I like having the DNARDs each have a unique IP address, so I can tell which of them is down if one bombs out. To accomplish this, I've set up the DHCP mappings on a per-hardware-address basis. Typing in all of the hardware addresses can be a pain; this perl script will open the serial port, and read the DNARD boot prompt off of it. Just plug your dnard in, and it'll snarf it out. Be sure to change the $ddir settings, and if you use a different serial port, change the open line too. It puts entries like:
015 08:00:2b:81:61:ea February 25, 1998 17:19:25in the "hardware" file. It assigns the numbers in a monotonically increasing fashion. Handy when you've got a labeling machine, too.

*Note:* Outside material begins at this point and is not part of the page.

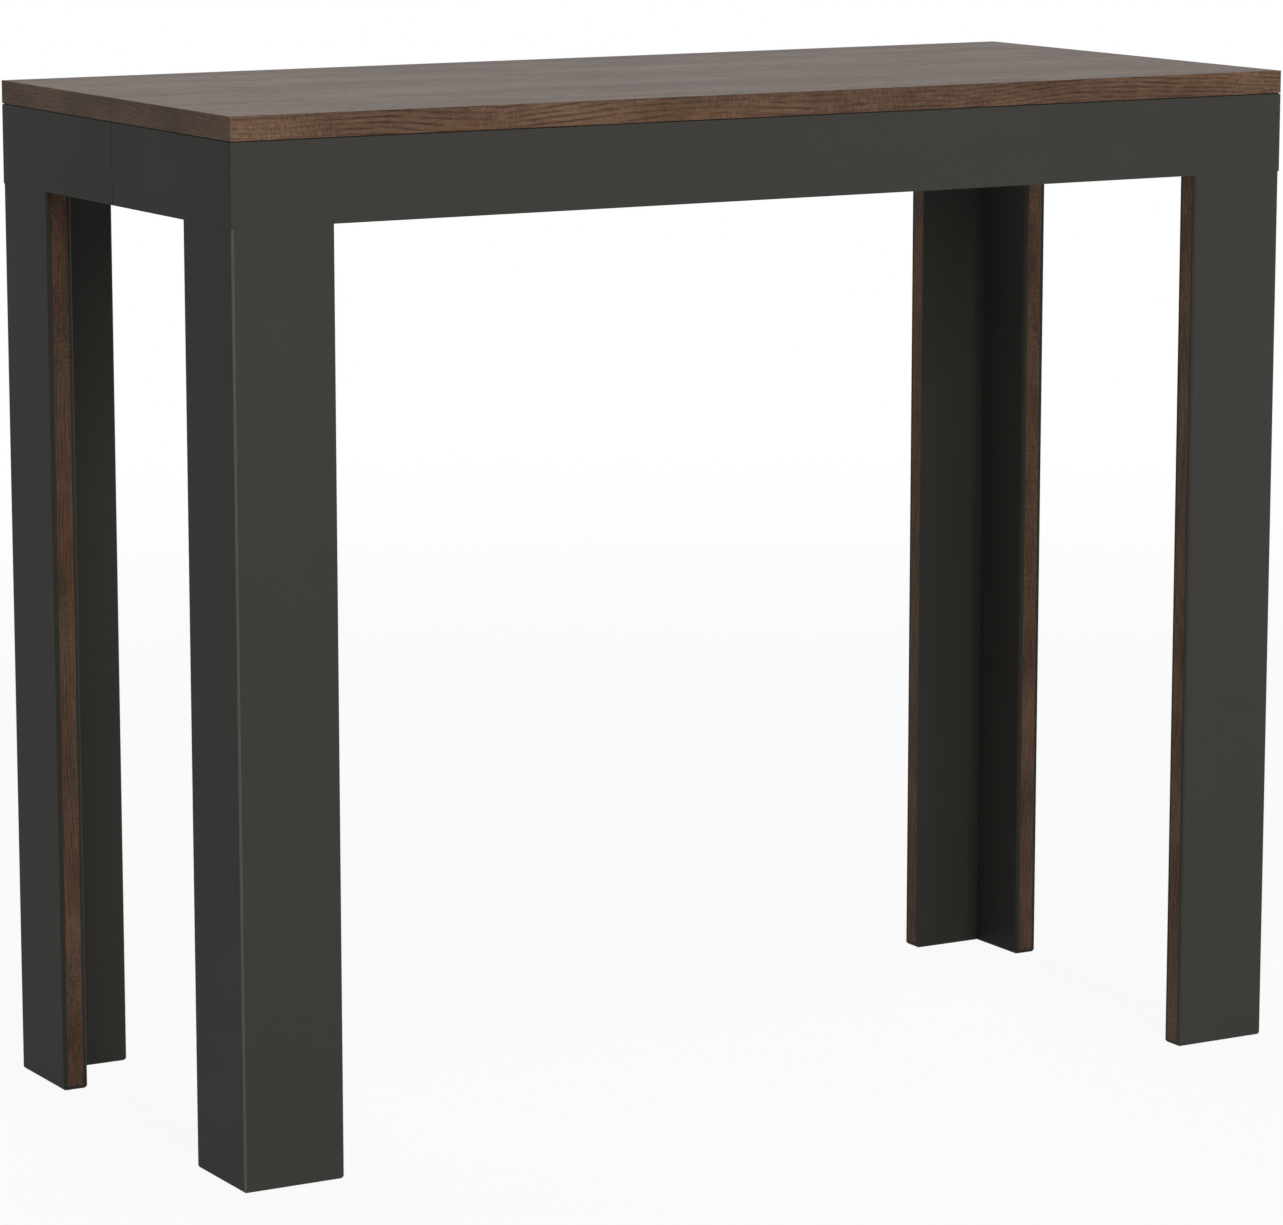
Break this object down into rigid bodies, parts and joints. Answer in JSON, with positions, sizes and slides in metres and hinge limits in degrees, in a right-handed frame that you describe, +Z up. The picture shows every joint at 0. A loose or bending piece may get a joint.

Once the hardware file is created, I use another script to parse it out and create the remainder of the dhcpd.conf file. I concatenate the output of this with our dhcpd.conf.head file to create the full dhcpd.conf file. Note: Don't use our dhcpd.conf file, it won't work for you! :) I've provided it here as an (abbreviated) example of how to set things up.
/z/dnard/
dhcp/ - Holds the dhcpd, and conf files.
root/ - Holds the entire NetBSD filesystem
swap/ - Holds the per-machine swapfiles
I create a swap file for each of the DNARDs in /z/dnard/swap.

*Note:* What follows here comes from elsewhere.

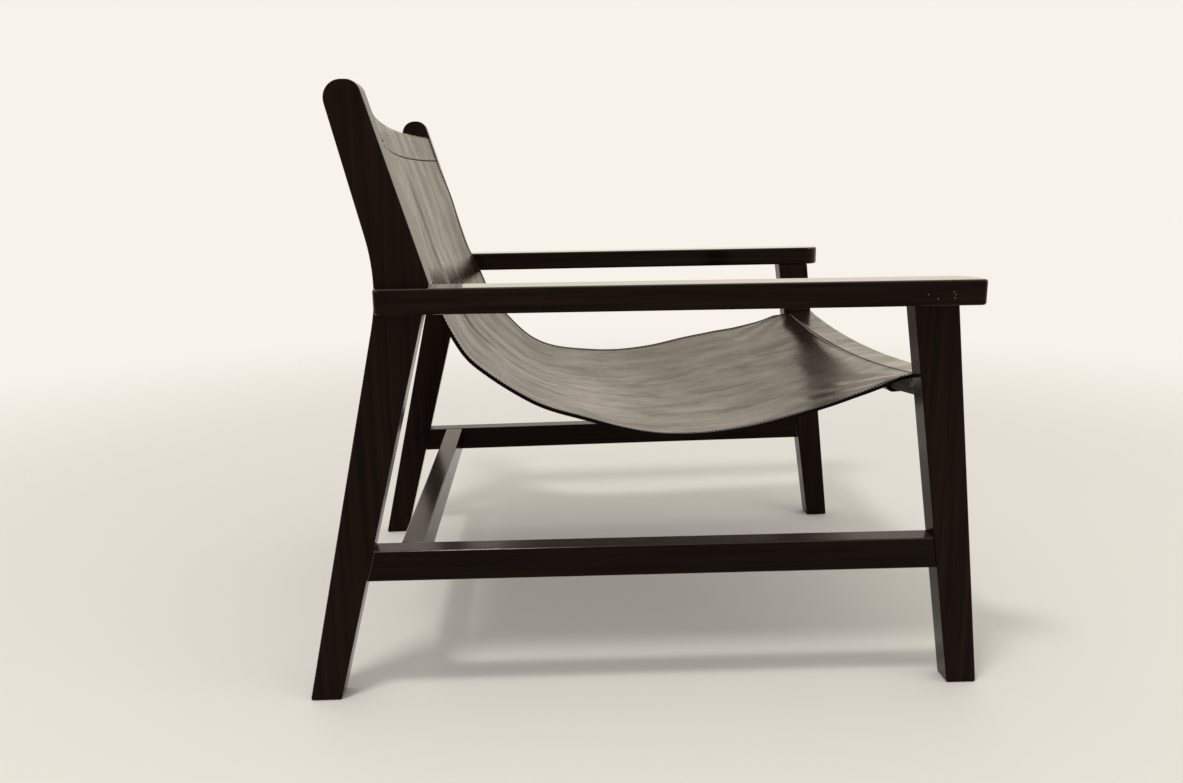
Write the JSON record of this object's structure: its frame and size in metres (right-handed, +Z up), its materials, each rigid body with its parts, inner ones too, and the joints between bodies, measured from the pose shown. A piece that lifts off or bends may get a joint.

I call them 'swap.dnard#', but that's up to you. The changes to
/etc/rc mentioned below assume this convention.
Dnard filesystem setup
Because we can't tell the DNARDs their swap device until after they
boot, and they don't have independent /etc directories,
I modified /etc/rc to mount their particular swapfile, and
then create the MFS which holds their /tmp and /var/run.
The modified /etc/rc can be found here.
The changes are the section that says:
echo "doing the funky DNARD swap thing"
mount moab.cs.utah.edu:/z/dnard/swap/swap.`hostname` /swap
chmod 700 /swap
/sbin/swapon /swap
echo -n " mfs-tmp"
mount_mfs -s 65535 -b 8192 -f 1024 -m 1 swap /tmp
mount_mfs -s 2048 -b 8192 -f 1024 -m 1 swap /var/run
echo "155.99.214.88" > /var/yp/binding/cs.utah.edu.ypservers
Change the paths and such to your own servers, of course. The
change to ypservers was simply a quick hack so I could have
independent binding dirs. Take it or leave it. :-)
DNARD /etc
We modified /etc/syslog.conf on the DNARDs to log to a central host
with a real backing store, so we can have saved output and not
need to make /var/log a symlink. In our case, we simply log to
one of the DNARDs, so all logfiles are accessible in /var/log.
We run ssh on the DNARDs. I've simply set them up with a single,
shared set of ssh* files in /etc, and they haven't seemed to
complain. Your mileage may vary - I haven't explored the effects
of allowing all of the hosts to share a single ssh_random_seed
file. If it becomes a problem for you, let me know.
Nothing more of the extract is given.